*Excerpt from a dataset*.
++++
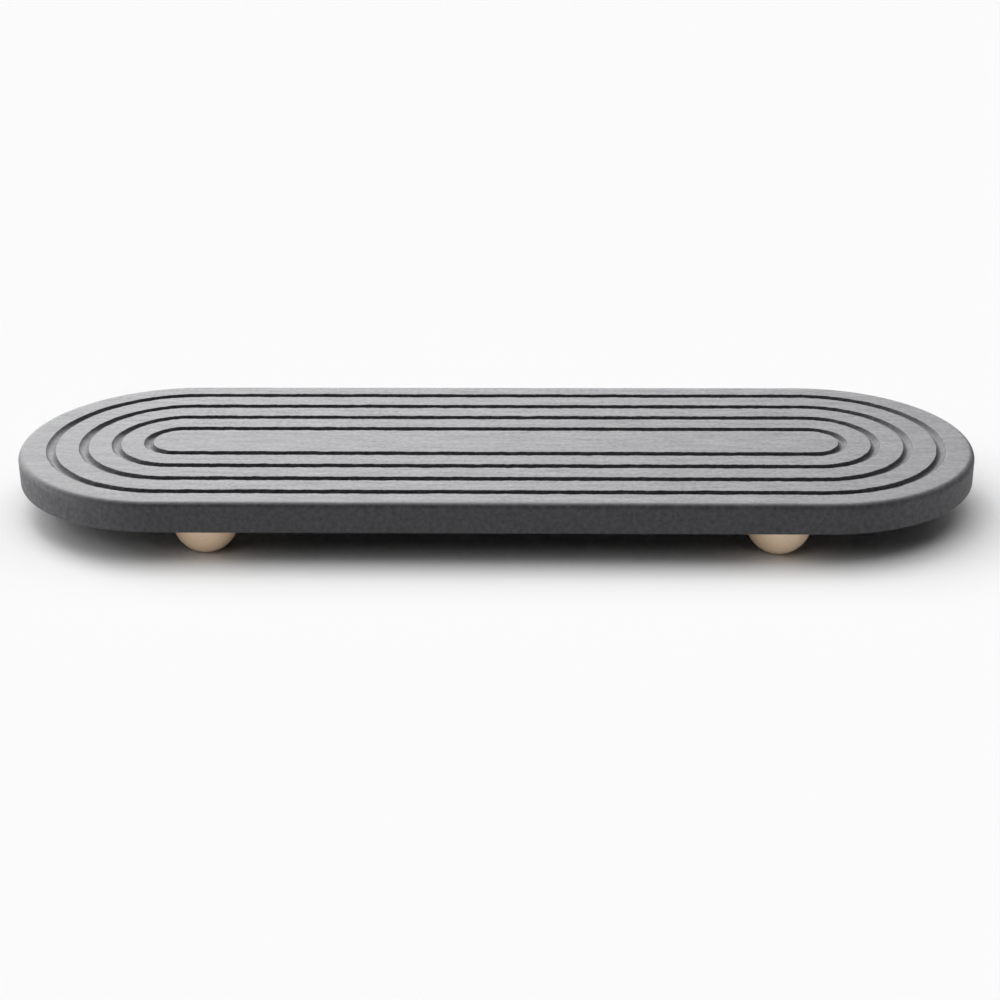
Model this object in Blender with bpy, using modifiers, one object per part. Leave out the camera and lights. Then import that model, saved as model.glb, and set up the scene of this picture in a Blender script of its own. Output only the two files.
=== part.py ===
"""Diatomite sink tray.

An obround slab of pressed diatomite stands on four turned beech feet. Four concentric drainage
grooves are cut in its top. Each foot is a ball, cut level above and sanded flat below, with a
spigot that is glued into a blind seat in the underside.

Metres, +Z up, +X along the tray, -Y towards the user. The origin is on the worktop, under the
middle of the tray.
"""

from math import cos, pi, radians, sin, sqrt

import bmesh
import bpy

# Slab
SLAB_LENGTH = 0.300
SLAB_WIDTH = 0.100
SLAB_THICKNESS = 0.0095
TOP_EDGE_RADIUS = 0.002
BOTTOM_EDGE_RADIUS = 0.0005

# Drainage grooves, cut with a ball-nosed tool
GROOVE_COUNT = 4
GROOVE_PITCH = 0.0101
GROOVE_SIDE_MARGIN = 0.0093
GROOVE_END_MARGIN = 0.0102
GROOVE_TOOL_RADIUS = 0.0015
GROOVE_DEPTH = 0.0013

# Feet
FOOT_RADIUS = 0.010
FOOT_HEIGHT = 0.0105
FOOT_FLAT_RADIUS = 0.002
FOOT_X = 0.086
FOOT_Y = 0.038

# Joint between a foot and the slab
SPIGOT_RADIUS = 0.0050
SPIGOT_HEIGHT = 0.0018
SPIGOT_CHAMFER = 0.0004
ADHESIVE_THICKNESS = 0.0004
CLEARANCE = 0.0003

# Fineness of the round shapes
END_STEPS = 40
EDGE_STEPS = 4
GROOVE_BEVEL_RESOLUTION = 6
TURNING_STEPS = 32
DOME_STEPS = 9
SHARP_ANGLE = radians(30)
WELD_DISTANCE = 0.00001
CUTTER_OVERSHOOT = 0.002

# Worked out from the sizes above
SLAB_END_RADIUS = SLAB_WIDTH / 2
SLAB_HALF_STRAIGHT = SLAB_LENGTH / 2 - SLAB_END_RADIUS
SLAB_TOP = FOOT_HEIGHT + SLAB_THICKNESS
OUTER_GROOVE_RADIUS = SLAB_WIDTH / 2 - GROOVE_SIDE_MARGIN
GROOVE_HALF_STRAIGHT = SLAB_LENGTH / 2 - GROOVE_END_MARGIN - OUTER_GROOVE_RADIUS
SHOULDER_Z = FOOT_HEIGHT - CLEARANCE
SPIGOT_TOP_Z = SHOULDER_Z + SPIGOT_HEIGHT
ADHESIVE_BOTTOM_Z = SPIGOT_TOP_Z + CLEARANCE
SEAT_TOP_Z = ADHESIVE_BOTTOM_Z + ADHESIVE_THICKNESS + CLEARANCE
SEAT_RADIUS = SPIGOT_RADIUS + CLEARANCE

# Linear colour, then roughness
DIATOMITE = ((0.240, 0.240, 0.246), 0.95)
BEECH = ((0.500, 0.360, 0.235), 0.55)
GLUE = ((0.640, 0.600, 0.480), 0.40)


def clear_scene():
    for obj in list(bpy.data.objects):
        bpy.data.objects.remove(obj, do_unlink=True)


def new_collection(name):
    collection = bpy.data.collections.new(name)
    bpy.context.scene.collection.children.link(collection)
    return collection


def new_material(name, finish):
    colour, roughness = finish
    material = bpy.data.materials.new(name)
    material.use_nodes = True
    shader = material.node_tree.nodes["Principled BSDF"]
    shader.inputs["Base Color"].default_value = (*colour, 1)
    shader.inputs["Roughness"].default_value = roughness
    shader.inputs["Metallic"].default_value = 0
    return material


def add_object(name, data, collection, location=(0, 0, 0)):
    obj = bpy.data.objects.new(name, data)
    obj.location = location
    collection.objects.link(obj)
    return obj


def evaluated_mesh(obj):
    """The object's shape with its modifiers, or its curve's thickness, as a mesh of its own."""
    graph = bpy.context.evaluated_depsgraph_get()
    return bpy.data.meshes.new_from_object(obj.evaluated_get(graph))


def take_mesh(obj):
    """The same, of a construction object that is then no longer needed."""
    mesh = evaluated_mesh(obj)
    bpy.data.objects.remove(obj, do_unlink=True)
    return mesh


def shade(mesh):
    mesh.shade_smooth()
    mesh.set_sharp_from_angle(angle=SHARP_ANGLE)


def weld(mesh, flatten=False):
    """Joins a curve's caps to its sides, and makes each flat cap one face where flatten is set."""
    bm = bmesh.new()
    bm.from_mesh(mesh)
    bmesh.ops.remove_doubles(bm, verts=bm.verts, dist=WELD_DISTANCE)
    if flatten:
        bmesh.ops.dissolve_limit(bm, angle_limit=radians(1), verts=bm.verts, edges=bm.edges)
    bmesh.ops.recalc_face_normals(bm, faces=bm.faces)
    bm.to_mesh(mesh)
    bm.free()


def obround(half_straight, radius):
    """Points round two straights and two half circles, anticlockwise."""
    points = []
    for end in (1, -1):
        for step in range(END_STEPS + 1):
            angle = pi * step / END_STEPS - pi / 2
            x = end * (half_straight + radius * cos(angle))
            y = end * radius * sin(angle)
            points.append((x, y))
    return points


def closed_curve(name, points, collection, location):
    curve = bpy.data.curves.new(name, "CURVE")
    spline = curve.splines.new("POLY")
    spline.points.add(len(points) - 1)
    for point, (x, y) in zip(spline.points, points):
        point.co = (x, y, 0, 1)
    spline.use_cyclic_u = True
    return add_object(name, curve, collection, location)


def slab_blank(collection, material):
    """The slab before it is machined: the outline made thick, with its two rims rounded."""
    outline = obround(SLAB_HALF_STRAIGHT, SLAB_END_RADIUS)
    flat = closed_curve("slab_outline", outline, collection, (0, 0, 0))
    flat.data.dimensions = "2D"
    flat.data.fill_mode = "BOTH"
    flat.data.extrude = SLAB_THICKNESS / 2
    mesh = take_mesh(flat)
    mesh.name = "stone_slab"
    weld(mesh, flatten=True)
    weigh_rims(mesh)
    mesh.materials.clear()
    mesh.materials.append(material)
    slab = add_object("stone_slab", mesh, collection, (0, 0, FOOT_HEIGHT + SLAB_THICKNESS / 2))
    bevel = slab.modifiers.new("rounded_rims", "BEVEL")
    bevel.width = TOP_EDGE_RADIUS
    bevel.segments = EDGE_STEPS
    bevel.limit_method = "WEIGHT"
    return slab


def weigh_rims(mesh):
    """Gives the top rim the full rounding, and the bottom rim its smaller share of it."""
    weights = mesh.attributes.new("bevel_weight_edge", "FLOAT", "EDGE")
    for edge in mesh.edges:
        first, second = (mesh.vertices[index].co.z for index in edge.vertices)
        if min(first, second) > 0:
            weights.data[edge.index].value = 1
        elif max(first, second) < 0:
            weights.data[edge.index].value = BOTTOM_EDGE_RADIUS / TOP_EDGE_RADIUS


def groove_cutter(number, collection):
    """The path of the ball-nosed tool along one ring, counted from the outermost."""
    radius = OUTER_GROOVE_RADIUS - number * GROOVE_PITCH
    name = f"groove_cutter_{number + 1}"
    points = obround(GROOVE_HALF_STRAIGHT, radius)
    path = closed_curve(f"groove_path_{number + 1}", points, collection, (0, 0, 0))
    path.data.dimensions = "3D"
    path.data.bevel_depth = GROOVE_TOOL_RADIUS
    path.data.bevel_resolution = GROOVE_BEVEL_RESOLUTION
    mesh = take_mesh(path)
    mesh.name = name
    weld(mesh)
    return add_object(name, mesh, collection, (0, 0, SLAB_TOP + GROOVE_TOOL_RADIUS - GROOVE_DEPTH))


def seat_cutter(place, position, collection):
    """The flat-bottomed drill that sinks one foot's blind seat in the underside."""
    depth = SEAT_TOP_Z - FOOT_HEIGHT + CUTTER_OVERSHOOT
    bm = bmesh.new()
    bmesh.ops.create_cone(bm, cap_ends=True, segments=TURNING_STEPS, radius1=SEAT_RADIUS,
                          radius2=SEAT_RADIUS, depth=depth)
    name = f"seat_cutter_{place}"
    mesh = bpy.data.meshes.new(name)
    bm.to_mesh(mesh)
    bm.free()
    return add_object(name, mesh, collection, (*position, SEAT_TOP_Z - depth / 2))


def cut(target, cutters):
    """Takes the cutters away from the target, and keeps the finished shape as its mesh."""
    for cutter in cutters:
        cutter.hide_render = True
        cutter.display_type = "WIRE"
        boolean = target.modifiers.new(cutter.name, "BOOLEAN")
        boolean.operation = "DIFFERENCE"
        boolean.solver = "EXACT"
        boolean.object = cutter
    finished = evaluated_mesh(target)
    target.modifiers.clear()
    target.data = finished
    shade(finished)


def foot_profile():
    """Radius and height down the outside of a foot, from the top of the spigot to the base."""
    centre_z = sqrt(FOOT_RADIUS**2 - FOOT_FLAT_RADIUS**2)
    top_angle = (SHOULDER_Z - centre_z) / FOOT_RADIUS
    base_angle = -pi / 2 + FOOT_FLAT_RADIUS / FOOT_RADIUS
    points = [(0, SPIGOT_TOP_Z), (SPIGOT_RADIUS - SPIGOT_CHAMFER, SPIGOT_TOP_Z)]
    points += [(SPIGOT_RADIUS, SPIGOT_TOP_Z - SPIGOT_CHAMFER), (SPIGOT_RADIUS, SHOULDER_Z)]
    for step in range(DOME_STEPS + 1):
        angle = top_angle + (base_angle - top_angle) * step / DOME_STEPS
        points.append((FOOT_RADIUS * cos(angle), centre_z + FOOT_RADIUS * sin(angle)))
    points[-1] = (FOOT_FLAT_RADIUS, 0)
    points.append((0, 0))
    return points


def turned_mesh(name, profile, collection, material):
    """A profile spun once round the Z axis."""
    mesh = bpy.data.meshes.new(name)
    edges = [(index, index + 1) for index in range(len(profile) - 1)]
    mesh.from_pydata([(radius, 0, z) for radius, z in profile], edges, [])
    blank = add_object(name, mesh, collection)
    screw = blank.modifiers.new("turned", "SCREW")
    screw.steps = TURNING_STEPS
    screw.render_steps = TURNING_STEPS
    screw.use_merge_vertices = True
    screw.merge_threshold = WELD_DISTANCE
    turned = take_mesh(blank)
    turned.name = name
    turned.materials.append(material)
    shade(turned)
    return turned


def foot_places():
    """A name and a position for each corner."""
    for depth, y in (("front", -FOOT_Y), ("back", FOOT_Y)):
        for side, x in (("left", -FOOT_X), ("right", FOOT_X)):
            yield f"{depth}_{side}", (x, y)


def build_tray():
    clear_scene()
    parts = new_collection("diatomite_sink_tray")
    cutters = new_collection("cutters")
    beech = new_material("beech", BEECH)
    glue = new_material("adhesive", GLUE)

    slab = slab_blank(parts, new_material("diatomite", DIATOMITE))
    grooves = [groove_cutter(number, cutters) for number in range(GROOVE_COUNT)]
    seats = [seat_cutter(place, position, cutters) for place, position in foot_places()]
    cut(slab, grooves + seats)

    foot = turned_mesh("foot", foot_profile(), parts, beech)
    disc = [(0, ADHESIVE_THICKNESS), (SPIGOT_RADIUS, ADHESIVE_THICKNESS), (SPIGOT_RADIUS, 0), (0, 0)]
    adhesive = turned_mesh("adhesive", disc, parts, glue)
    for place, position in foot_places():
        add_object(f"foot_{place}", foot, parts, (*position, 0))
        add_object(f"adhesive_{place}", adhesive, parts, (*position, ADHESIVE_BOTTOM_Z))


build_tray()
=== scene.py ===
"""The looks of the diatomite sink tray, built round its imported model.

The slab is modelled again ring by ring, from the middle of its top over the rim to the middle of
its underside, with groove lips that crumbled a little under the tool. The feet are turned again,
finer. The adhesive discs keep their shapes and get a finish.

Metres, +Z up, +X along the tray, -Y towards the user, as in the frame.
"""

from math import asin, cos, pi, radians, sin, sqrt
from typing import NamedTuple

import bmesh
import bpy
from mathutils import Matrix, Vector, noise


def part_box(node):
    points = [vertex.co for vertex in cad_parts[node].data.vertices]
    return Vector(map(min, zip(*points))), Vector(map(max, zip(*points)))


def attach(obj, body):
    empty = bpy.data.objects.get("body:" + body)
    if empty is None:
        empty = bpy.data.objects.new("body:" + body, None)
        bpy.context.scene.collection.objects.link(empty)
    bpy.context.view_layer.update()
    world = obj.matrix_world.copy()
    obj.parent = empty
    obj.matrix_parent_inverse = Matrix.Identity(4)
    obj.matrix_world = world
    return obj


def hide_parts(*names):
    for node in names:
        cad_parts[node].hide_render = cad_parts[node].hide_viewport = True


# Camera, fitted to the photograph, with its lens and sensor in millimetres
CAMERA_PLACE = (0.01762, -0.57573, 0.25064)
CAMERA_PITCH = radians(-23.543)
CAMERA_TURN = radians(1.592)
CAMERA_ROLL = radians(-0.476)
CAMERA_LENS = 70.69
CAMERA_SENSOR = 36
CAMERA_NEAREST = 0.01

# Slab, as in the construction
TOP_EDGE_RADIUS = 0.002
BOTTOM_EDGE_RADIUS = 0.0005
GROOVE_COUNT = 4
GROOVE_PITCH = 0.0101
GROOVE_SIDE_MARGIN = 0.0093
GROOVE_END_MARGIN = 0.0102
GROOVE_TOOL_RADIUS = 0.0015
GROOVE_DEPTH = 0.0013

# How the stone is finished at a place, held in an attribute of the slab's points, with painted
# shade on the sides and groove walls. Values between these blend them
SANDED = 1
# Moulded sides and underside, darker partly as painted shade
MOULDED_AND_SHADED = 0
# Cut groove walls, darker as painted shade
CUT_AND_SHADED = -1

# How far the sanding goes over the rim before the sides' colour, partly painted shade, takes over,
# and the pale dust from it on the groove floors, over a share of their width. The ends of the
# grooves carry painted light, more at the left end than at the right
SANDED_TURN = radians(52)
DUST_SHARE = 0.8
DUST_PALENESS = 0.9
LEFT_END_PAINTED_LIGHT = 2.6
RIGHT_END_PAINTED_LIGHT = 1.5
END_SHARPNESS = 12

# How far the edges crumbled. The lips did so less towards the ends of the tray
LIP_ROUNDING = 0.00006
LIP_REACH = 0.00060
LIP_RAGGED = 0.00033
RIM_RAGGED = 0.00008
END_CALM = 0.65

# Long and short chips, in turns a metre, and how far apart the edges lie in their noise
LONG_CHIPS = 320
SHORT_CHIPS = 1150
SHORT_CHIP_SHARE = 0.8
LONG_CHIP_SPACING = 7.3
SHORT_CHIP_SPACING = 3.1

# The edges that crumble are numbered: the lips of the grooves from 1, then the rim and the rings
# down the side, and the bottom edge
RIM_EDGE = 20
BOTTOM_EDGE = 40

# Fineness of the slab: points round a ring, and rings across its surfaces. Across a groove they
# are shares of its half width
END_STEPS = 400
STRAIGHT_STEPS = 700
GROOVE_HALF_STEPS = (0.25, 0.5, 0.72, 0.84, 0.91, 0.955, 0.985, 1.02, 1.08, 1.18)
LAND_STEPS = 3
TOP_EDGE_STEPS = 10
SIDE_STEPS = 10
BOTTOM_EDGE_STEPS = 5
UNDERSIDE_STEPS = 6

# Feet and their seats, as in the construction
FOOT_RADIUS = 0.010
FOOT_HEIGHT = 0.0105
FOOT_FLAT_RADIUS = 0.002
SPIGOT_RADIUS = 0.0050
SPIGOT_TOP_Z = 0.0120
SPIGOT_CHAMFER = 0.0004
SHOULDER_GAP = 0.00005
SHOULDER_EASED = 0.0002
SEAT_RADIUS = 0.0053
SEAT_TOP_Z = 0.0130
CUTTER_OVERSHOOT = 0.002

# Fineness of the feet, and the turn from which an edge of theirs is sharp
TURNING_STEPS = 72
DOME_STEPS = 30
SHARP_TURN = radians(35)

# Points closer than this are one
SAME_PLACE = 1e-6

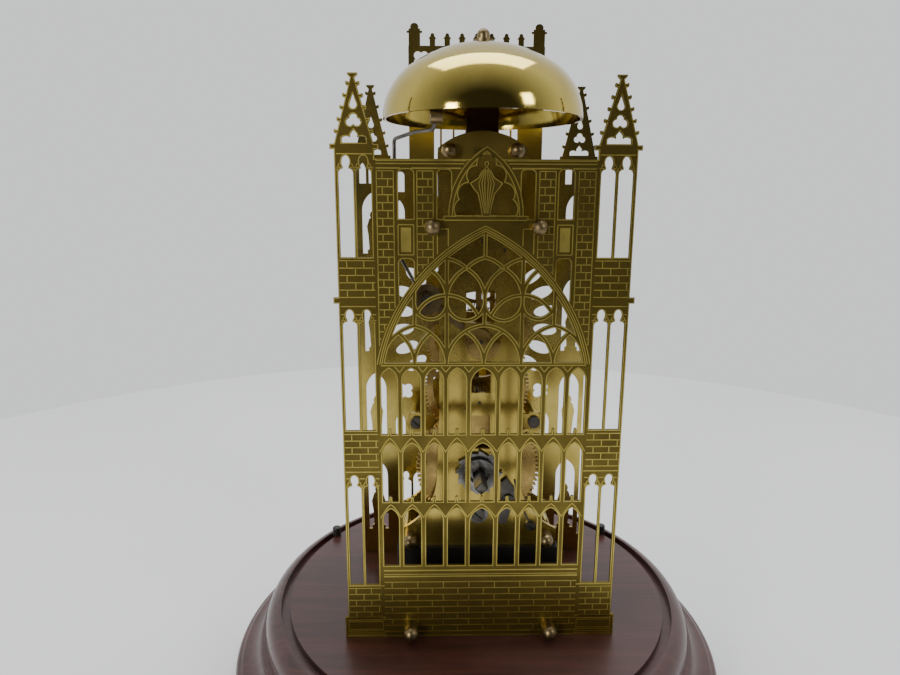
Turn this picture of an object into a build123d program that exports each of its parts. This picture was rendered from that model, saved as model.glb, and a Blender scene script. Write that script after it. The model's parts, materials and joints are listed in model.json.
++++
*EXERCISE*.
In the listing above, locate the line containing "foot_profile(), parts, beech)" and the line containing "world = obj.matrix_world.copy()". Transcribe those two lines and everything between them, exactly as written.

*SOLUTION FOR THIS PROBLEM*.
    foot = turned_mesh("foot", foot_profile(), parts, beech)
    disc = [(0, ADHESIVE_THICKNESS), (SPIGOT_RADIUS, ADHESIVE_THICKNESS), (SPIGOT_RADIUS, 0), (0, 0)]
    adhesive = turned_mesh("adhesive", disc, parts, glue)
    for place, position in foot_places():
        add_object(f"foot_{place}", foot, parts, (*position, 0))
        add_object(f"adhesive_{place}", adhesive, parts, (*position, ADHESIVE_BOTTOM_Z))


build_tray()
=== scene.py ===
"""The looks of the diatomite sink tray, built round its imported model.

The slab is modelled again ring by ring, from the middle of its top over the rim to the middle of
its underside, with groove lips that crumbled a little under the tool. The feet are turned again,
finer. The adhesive discs keep their shapes and get a finish.

Metres, +Z up, +X along the tray, -Y towards the user, as in the frame.
"""

from math import asin, cos, pi, radians, sin, sqrt
from typing import NamedTuple

import bmesh
import bpy
from mathutils import Matrix, Vector, noise


def part_box(node):
    points = [vertex.co for vertex in cad_parts[node].data.vertices]
    return Vector(map(min, zip(*points))), Vector(map(max, zip(*points)))


def attach(obj, body):
    empty = bpy.data.objects.get("body:" + body)
    if empty is None:
        empty = bpy.data.objects.new("body:" + body, None)
        bpy.context.scene.collection.objects.link(empty)
    bpy.context.view_layer.update()
    world = obj.matrix_world.copy()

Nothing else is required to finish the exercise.